Simple measurement model \(y = x + n\)

Let \(x,y\) be jointly distributed random variables with a well-defined PMF or PDF. There exists a random variable \(n\) independent of \(x\) and a function \(f\) such that \(x=f(x,n)\).

Let \(\calX\), \(\calY\), and \(\calZ\) be disjoint subsets of vertices in a functional dependence graph \(\mathcal{G}\).
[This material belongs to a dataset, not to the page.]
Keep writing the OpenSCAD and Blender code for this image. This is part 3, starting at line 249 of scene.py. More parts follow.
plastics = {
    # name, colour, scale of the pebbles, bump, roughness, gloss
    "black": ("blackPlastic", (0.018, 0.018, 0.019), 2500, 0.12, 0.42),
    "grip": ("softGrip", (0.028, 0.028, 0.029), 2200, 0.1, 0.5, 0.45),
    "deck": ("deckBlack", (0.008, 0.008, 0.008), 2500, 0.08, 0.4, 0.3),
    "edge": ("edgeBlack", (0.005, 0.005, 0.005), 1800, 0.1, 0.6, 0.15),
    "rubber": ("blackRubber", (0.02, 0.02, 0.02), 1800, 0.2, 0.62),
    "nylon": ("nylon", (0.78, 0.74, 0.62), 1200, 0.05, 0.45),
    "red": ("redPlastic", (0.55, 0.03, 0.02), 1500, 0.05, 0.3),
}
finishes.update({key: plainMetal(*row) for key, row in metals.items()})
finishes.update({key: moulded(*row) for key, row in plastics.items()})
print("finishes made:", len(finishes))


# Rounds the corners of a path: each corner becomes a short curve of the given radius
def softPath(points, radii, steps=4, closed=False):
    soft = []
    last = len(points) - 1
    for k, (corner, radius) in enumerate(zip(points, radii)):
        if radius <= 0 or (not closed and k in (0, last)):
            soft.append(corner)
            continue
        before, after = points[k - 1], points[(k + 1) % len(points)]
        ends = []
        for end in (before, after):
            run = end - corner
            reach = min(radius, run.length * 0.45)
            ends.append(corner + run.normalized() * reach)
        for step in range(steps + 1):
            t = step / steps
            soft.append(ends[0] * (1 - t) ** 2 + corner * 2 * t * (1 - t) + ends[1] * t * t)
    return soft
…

The subset \(\calZ\) is said to d-separate \(\calX\) from \(\calY\) if there exists no path between a vertex of X and a vertex of Y after the following operations have been performed:
1. construct the subgraph \(\mathcal{G}′\) consisting of all vertices in \(\calX\),\(\calY\),and \(\calZ\), as well as the edges and vertices encountered when moving backward starting from any of the vertices in \(\calX\), \(\calY\), or \(\calZ\);
2. in the subgraph \(\mathcal{G}'\), delete all edges coming out of \(\calZ\);
3. remove all arrows in \(\mathcal{G}'\) to obtain an undirected graph.
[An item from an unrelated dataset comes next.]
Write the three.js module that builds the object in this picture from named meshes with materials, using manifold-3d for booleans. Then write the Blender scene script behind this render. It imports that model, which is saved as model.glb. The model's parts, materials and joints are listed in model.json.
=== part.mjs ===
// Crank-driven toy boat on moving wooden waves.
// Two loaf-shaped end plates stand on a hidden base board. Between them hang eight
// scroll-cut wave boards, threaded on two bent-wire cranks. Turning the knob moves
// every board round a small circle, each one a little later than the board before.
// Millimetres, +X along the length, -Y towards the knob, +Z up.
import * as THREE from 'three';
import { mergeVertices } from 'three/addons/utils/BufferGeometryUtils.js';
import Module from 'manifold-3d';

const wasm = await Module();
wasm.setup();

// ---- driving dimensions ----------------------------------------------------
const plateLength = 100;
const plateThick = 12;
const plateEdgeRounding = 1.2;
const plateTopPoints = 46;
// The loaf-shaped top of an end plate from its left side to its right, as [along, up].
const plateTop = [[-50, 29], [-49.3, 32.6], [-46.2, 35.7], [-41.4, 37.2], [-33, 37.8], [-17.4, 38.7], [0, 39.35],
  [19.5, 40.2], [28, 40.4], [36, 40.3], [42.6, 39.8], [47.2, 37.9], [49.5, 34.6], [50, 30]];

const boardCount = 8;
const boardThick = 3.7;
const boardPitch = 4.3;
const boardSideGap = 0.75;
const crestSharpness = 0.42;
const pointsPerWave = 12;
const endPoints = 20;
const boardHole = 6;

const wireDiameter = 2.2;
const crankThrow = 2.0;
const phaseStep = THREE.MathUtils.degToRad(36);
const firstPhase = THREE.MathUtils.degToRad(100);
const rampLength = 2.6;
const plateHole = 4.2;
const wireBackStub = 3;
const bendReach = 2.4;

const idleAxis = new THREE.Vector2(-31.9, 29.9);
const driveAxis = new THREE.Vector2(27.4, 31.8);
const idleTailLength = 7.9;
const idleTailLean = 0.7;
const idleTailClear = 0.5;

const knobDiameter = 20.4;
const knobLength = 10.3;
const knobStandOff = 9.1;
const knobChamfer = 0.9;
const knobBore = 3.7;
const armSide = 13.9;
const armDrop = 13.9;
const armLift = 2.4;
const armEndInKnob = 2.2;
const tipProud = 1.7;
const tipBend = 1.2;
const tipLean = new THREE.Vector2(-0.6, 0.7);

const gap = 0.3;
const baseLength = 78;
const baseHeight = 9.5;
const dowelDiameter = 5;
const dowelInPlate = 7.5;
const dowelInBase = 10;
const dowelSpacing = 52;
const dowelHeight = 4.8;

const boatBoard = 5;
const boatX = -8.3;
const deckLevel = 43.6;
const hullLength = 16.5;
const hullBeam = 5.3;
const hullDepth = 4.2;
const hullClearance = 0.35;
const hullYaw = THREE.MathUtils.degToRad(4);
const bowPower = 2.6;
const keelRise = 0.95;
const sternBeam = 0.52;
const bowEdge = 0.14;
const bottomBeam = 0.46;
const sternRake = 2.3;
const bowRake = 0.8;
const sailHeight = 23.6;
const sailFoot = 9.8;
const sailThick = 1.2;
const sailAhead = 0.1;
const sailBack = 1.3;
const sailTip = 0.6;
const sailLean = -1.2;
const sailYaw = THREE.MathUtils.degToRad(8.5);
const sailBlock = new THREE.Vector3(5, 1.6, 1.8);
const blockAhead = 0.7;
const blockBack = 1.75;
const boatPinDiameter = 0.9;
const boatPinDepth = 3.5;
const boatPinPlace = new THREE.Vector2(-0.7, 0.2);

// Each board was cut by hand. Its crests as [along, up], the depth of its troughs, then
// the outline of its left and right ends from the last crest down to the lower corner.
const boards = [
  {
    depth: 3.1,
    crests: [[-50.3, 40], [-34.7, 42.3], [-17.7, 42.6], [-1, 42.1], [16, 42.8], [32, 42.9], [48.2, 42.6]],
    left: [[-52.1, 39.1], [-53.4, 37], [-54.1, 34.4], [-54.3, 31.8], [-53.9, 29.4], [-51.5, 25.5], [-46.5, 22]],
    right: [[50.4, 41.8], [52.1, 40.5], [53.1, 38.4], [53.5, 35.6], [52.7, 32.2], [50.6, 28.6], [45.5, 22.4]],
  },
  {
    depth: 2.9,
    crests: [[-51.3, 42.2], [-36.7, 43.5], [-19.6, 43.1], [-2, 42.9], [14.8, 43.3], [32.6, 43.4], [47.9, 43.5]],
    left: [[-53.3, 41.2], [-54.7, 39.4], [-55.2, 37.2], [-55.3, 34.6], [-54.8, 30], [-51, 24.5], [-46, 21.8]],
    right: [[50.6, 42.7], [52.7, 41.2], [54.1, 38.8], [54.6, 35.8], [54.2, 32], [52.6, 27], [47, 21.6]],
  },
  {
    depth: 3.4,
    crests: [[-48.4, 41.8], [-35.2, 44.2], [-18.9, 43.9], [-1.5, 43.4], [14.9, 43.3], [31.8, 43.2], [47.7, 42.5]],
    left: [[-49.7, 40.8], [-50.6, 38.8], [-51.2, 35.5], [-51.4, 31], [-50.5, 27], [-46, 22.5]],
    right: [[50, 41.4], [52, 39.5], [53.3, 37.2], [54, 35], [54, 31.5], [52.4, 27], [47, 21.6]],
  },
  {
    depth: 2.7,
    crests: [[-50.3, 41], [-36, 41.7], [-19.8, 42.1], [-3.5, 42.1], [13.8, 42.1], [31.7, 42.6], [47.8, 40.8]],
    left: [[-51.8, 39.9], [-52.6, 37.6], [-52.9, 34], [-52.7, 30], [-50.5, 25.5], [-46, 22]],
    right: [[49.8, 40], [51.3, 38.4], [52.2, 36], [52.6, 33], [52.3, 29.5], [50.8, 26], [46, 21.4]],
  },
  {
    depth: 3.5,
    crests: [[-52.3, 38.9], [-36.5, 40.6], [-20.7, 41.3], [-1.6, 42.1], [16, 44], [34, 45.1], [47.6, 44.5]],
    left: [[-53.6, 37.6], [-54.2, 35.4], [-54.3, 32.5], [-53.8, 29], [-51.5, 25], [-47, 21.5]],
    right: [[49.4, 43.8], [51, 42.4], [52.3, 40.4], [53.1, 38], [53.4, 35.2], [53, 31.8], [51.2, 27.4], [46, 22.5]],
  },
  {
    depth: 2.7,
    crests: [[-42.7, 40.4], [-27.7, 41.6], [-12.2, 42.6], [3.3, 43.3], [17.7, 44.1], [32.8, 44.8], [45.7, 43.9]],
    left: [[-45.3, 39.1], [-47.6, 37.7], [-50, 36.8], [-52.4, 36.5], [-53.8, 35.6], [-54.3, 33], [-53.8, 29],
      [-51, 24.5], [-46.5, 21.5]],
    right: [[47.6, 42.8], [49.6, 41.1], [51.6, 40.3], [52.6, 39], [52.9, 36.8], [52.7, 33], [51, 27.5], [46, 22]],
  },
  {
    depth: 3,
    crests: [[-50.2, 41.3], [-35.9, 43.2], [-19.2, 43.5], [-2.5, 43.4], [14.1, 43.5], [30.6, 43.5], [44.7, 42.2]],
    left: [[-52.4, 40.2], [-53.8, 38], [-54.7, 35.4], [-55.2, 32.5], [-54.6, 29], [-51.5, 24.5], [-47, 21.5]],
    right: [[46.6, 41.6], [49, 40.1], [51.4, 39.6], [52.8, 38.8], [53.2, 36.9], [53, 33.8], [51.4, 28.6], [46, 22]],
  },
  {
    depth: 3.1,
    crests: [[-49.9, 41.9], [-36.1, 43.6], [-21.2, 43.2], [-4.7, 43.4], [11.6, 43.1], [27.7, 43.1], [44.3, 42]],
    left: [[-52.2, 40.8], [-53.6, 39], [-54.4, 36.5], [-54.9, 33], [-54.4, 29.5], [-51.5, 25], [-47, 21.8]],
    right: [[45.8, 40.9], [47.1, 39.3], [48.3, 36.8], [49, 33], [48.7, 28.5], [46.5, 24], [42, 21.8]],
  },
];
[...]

Let \(\calX\), \(\calY\), and \(\calZ\) be disjoint subsets of vertices in a functional dependence graph. If \(\calZ\) d-separates \(\calX\) from \(\calY\), and if we collect the random variables in \(\calX\), \(\calY\), and \(\calZ\) in the random vectors \(x\), \(y\), and \(z\), respectively, then \(x\rightarrow y\rightarrow z\) forms a Markov chain (\(x\) and \(z\) are conditionally independent given \(y\))

In the probabilistic state space model, past states \(x_{0:i-1}\) are independent of the future states \(x_{i+1:T}\) and measurements \(y_{i:T}\) given the present state \(x_i\).

Bayesian optimal filtering consists in computing the distribution \(p(x_i|y_{0:i})\) (compare to \(\hat{x}_{i|i}\)) given
1. Prior distribution \(p(x_0)\)
2. Probabilistic state space model
3. Measurement sequence \(y_{0:i}\)
1. Initialization: start from known \(p(x_0)\)
2. For \(i\geq 1\)
  1. Prediction: compute \(p(x_i|y_{0:i-1})\) by Chapman-Kolmogorov equation \[ p(x_i|y_{0:i-1})= \int p(x_i|x_{i-1})p(x_{i-1}|y_{0:i-1})dx_{i-1} \]
  2. Update: compute \(p(x_i|y_{0:i})\) by Bayes' rule \[ p(x_i|y_{0:i})= \frac{1}{Z_i}p(y_i|x_i)p(x_i|y_{0:i-1})\textsf{ with } Z_i= \int p(y_i|x_i)p(x_i|y_{0:i-1})dx_i \]

A Gauss-Markov model is a Gaussian driven linear model \[ \vecx_{i+1} = \matF_i \vecx_i + \vecu_i\qquad y_i = \matH_i \vecx_i +\vecv_i \] where \(\vecu_i\sim\calN(0,\matQ_i)\) and \(\vecv_i\sim\calN(0,\matR_i)\) are Gaussian white processes (assumed independent).
We assume that all variables are real-valued for simplicity
Let \(x\) and \(y\) be jointly distributed random variables \[ \mat{c}{x\\y}\sim\calN\left(\mat{c}{\mu_x\\\mu_y},\mat{cc}{\matR_x&\matR_{xy}\\\matR_{yx}&\matR_y}\right) \] Then \(x\sim\calN(\mu_x,\matR_x)\), \(y\sim\calN(\mu_y,\matR_y)\) and \[ \begin{aligned} x|y&\sim\calN(\mu_x+\matR_{xy}\matR_y^{-1}(y-\mu_y),\matR_x-\matR_{xy}\matR_y^{-1}\matR_{yx})\\ y|x&\sim\calN(\mu_y+\matR_{yx}\matR_x^{-1}(x-\mu_x),\matR_y-\matR_{yx}\matR_x^{-1}\matR_{xy}) \end{aligned} \]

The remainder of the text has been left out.